# Rows:
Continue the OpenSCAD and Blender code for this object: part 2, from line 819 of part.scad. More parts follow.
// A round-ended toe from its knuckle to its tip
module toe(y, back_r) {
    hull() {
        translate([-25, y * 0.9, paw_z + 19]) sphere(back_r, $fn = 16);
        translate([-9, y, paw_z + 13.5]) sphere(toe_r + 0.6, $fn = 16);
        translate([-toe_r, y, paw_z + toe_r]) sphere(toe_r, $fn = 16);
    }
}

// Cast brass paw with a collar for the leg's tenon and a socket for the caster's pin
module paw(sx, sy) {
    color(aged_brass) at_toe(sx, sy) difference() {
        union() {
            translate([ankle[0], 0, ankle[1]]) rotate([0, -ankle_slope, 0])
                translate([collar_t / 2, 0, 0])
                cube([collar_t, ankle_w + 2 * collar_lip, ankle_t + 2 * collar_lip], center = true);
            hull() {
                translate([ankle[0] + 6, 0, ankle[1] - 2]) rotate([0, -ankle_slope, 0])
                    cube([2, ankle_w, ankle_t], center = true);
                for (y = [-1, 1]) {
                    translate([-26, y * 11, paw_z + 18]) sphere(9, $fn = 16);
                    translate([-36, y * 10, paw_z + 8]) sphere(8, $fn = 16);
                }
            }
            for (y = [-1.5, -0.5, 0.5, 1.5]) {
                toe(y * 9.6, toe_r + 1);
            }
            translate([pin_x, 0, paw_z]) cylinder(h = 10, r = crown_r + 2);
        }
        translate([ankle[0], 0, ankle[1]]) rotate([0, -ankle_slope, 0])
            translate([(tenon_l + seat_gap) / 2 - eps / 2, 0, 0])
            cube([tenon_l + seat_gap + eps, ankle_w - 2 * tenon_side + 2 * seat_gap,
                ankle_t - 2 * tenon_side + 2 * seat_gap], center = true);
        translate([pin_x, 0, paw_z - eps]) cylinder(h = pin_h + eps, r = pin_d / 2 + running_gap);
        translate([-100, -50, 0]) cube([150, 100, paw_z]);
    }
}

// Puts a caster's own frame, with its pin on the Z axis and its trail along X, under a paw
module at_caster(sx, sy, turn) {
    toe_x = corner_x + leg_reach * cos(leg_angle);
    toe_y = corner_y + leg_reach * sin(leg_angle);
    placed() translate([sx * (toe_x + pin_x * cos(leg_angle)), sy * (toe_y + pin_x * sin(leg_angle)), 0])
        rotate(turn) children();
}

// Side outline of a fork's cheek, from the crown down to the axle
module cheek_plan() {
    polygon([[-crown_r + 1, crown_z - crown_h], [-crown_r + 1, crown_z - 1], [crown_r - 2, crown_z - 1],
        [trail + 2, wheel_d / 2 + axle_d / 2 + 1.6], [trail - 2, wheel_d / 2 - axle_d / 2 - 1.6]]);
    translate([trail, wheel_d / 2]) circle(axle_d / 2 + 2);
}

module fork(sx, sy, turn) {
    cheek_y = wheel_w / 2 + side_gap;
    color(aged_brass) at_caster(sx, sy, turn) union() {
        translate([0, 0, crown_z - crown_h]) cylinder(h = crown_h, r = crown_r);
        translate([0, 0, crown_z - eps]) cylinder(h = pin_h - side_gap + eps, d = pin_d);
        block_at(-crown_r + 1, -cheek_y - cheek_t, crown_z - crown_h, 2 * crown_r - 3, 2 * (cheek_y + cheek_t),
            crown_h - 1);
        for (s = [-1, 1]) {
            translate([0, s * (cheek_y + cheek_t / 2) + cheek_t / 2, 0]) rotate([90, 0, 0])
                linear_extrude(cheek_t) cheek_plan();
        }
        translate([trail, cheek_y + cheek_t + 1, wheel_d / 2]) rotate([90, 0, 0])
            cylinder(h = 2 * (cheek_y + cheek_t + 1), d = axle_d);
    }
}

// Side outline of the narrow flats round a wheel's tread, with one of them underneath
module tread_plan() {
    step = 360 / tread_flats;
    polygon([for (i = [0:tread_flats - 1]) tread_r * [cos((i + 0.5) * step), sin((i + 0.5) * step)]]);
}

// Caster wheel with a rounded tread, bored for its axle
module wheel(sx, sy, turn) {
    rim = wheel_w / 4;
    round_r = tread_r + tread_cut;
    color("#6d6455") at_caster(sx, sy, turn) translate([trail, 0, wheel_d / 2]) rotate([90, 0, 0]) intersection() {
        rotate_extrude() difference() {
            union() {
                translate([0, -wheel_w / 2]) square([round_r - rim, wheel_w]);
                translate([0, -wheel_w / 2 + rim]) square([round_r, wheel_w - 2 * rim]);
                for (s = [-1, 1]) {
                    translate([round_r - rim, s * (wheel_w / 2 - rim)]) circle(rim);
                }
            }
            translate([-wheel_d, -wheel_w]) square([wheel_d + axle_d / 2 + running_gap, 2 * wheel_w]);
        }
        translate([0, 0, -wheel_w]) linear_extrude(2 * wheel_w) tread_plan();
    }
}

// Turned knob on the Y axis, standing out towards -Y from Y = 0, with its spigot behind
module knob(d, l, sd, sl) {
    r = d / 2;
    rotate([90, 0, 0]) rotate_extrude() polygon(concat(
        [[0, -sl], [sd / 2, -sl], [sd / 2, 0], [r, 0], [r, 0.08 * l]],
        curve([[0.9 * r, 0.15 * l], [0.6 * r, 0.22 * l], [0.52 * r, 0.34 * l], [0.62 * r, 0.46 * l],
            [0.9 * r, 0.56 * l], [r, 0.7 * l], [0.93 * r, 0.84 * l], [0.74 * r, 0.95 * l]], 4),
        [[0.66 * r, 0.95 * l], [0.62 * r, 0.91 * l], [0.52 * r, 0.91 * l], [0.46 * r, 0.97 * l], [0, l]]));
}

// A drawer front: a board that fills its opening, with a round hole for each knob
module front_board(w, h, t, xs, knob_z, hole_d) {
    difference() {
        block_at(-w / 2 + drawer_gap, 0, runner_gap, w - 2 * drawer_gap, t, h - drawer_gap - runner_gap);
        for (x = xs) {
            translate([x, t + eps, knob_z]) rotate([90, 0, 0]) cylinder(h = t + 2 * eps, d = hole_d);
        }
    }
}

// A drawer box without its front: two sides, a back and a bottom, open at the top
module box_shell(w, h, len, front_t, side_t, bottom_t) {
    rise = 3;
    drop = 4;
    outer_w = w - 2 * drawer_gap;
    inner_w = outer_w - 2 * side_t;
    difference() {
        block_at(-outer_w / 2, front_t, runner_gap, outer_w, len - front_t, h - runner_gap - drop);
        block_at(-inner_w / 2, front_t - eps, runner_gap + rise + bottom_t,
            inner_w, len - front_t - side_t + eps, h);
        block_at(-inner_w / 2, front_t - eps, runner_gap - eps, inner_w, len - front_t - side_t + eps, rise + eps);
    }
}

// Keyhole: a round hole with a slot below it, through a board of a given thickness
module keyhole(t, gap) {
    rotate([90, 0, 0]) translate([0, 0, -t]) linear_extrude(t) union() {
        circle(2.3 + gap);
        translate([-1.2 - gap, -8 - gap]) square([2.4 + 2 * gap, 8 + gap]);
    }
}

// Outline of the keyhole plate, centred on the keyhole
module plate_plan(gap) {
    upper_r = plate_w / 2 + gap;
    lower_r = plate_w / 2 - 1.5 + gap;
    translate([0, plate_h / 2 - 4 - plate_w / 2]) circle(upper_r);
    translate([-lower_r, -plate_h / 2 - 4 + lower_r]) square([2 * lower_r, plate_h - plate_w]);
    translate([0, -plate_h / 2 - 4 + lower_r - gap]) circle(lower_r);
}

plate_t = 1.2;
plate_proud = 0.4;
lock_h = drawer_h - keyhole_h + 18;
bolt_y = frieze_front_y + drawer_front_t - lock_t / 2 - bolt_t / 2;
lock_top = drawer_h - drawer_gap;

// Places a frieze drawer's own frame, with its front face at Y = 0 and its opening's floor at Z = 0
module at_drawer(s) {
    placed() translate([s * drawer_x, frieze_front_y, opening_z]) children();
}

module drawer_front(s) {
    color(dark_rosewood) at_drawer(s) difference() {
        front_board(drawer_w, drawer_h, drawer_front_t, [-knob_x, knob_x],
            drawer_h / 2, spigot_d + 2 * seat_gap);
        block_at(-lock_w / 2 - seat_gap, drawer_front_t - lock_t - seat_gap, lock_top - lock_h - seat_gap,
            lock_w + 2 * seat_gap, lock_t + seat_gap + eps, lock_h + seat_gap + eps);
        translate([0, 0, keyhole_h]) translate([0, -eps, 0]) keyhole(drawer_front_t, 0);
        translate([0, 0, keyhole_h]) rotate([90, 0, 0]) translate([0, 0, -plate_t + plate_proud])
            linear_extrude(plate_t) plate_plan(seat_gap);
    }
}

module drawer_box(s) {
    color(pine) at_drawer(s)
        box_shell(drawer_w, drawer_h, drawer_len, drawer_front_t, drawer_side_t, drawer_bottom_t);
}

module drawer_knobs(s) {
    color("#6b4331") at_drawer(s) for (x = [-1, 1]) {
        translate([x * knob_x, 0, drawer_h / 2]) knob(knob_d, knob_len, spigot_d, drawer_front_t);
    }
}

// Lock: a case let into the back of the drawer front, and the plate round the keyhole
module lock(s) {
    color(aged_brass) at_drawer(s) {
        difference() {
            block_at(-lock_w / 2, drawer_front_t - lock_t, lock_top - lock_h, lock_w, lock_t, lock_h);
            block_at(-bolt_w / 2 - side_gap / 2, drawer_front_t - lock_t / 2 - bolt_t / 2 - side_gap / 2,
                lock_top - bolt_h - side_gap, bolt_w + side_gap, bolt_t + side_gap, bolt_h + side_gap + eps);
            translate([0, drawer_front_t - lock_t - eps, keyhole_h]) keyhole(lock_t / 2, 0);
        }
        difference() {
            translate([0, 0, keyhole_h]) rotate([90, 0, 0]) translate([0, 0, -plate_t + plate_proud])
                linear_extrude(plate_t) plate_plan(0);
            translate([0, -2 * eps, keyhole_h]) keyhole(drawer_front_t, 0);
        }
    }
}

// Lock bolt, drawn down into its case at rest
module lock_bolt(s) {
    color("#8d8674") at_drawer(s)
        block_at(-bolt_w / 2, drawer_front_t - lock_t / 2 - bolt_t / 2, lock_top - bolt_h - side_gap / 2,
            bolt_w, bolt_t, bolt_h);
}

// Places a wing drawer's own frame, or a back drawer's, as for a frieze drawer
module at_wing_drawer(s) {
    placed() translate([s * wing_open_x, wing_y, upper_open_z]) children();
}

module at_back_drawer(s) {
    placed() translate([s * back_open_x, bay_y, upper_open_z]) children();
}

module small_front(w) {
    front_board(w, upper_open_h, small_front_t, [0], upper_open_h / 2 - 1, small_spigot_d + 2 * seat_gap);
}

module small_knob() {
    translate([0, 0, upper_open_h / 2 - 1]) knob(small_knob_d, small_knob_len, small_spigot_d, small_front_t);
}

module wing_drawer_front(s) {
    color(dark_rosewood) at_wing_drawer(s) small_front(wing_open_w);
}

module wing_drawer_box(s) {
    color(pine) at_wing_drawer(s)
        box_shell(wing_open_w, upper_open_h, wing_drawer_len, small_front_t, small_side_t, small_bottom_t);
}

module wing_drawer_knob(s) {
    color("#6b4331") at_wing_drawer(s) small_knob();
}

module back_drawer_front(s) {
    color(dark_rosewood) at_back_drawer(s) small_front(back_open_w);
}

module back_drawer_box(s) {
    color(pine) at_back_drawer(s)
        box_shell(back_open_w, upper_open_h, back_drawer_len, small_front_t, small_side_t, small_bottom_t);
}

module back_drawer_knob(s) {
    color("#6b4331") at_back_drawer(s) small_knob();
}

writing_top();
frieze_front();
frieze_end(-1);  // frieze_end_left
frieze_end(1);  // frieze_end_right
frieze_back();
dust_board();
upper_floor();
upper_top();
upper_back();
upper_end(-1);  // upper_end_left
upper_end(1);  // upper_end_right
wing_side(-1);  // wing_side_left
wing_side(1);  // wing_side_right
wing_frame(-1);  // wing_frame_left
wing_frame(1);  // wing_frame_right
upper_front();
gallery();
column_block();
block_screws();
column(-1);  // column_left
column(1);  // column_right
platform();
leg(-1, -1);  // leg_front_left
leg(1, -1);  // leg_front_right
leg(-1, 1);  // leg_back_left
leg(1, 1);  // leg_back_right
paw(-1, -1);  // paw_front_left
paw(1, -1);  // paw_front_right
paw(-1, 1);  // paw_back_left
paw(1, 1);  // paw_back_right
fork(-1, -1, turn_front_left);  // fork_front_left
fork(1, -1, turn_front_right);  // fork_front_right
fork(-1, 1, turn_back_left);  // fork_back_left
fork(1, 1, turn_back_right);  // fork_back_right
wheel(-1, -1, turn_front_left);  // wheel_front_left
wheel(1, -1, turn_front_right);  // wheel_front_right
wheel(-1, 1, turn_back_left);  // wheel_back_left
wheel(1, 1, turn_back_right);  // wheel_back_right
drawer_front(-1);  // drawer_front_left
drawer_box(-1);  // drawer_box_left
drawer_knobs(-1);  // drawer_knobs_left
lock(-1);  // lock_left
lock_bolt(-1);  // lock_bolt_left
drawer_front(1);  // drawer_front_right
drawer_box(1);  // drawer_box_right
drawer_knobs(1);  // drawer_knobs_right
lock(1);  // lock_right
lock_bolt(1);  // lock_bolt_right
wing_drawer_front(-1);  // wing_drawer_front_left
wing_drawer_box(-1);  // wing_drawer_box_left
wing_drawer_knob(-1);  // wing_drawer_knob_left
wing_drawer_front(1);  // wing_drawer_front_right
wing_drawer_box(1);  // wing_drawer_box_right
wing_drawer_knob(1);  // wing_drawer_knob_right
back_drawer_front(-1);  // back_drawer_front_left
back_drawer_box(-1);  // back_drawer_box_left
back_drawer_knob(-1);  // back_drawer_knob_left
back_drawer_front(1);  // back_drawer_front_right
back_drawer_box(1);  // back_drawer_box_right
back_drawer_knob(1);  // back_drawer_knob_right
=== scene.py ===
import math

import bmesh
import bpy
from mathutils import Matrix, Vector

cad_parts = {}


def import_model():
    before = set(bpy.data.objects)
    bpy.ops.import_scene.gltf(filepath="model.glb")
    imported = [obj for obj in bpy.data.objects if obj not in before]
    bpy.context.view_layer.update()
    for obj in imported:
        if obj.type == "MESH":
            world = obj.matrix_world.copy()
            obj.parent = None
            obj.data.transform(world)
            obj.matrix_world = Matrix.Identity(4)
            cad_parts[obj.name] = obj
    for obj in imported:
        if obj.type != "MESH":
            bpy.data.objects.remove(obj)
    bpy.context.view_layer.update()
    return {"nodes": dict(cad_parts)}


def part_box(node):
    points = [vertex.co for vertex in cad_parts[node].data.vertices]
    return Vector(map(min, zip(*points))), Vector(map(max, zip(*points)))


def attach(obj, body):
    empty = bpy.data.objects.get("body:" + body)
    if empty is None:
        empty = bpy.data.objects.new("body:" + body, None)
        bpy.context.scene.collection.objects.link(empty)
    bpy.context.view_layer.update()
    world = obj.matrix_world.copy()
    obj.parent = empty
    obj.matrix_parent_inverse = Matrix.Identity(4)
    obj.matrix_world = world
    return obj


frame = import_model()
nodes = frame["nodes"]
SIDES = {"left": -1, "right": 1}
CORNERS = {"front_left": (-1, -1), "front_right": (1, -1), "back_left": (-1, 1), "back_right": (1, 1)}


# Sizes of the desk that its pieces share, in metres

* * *

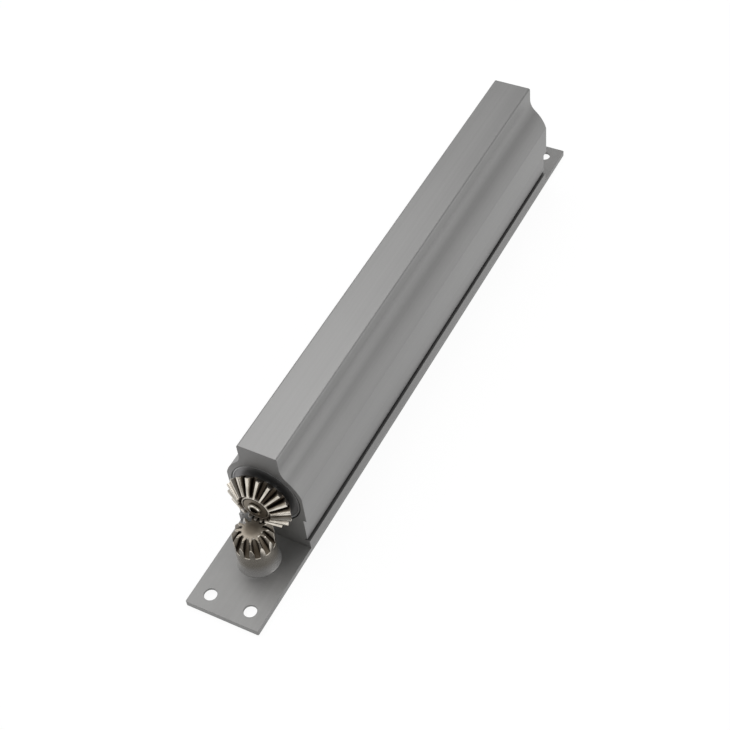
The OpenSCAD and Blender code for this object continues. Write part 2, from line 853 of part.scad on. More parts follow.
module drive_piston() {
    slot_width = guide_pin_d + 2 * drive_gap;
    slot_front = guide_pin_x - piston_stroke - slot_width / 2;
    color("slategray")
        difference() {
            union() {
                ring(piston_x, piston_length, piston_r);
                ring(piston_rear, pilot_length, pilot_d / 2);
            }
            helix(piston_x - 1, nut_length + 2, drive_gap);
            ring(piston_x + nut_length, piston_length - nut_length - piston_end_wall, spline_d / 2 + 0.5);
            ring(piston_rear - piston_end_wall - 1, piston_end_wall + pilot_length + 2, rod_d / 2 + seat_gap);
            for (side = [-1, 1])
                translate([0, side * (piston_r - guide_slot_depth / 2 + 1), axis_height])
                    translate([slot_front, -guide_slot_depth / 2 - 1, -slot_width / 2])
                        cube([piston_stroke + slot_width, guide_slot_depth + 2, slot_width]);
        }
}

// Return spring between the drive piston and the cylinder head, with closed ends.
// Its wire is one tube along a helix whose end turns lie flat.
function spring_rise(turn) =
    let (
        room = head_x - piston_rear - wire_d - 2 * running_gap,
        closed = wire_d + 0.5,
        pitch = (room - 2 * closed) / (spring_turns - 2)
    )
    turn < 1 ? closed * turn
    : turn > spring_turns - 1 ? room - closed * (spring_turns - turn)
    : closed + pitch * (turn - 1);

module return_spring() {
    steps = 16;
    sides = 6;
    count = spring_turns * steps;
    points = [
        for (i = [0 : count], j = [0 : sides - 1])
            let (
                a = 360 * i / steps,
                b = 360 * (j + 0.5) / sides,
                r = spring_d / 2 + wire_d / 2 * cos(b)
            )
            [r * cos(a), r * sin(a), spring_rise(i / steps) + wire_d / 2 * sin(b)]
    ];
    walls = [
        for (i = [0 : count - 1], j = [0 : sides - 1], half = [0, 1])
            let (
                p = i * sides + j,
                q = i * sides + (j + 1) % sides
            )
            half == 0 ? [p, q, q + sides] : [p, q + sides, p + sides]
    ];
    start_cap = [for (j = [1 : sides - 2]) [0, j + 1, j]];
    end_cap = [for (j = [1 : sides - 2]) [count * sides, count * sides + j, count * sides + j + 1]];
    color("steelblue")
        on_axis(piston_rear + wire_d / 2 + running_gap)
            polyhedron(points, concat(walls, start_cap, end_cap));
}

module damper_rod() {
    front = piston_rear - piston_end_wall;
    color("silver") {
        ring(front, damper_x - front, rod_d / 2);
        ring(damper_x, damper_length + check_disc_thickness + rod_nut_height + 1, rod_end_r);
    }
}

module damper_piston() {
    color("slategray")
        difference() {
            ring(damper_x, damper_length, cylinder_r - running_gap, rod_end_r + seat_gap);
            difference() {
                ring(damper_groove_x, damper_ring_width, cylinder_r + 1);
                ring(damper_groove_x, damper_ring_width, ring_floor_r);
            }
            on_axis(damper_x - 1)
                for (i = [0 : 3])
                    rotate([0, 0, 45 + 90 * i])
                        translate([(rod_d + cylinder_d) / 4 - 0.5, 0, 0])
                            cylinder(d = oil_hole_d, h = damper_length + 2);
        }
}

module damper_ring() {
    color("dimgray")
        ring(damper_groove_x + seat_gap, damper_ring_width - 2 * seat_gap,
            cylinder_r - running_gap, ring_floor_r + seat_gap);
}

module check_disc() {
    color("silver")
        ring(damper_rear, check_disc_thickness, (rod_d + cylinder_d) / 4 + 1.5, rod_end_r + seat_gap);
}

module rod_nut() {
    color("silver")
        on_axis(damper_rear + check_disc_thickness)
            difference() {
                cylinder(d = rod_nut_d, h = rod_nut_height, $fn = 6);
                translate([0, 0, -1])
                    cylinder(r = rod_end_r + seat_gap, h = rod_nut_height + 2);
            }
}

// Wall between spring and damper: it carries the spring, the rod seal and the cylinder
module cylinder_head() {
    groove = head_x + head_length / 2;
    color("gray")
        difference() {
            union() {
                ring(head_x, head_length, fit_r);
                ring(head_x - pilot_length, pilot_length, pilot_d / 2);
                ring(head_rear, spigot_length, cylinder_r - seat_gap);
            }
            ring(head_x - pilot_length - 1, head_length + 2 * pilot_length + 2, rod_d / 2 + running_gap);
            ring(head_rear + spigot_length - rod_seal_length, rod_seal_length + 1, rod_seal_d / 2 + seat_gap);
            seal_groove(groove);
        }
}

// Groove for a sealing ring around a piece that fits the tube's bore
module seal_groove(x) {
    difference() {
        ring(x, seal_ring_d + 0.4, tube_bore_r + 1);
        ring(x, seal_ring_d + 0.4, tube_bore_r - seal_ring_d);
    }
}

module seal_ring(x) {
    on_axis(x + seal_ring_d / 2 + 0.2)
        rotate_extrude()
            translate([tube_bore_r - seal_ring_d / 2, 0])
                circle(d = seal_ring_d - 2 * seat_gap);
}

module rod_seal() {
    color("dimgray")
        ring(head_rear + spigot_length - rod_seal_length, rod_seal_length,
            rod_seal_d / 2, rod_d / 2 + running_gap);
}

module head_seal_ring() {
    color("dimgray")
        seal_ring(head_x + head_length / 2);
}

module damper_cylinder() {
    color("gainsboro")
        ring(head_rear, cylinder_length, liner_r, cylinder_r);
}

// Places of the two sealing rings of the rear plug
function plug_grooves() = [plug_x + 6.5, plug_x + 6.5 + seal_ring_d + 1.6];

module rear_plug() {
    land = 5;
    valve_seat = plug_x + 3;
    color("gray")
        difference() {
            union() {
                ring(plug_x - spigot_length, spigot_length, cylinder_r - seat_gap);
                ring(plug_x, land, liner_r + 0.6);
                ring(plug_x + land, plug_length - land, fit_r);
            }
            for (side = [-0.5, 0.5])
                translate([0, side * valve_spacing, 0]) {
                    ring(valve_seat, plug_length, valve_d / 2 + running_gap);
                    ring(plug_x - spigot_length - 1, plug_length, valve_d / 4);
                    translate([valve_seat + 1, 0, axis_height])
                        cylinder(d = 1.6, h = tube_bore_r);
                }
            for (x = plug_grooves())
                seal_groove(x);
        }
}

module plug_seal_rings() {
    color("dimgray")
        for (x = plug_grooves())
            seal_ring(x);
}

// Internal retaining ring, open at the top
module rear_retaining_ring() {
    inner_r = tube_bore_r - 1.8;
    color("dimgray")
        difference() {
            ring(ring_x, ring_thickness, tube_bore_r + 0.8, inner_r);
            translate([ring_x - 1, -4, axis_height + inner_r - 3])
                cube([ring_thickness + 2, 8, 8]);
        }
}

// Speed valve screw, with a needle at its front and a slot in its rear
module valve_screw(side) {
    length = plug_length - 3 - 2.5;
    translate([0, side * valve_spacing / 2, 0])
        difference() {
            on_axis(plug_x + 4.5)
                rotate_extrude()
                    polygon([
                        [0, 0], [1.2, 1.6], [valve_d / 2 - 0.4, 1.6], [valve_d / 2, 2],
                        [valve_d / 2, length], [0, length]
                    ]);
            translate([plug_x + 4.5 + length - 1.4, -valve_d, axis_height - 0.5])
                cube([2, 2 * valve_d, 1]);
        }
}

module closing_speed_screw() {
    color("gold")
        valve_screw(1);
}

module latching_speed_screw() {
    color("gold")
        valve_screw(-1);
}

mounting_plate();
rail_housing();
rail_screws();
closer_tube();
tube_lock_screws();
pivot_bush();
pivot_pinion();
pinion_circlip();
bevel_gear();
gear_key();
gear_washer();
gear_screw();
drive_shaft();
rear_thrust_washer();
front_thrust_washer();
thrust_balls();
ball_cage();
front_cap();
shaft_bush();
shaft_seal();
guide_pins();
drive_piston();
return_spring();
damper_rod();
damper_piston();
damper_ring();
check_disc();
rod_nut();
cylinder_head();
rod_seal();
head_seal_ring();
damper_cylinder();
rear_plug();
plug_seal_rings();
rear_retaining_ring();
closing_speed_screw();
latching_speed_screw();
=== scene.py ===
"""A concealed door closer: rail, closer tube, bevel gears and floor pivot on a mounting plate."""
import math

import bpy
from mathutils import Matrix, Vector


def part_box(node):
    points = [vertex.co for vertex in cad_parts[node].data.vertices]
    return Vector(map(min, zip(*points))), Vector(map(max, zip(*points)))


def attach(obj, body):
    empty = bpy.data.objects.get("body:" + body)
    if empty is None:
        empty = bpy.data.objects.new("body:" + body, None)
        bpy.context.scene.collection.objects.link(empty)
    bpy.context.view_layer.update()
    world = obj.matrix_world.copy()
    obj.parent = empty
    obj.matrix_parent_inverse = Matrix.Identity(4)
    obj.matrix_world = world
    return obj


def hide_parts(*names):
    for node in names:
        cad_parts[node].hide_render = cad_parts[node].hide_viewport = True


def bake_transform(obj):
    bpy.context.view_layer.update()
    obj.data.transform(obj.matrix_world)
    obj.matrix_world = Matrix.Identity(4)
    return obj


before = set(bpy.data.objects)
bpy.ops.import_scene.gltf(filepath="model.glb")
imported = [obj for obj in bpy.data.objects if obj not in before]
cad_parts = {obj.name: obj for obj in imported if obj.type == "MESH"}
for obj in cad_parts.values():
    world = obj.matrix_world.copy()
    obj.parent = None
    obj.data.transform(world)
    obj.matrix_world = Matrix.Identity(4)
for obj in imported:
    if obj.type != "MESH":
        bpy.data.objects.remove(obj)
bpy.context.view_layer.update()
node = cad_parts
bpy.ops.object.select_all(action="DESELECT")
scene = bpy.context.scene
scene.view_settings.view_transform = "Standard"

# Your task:
Collect each line holding the string "from".

# Correct output:
Continue the OpenSCAD and Blender code for this object: part 2, from line 819 of part.scad. More parts follow.
// A round-ended toe from its knuckle to its tip
// Side outline of a fork's cheek, from the crown down to the axle
// Turned knob on the Y axis, standing out towards -Y from Y = 0, with its spigot behind
from mathutils import Matrix, Vector
The OpenSCAD and Blender code for this object continues. Write part 2, from line 853 of part.scad on. More parts follow.
from mathutils import Matrix, Vector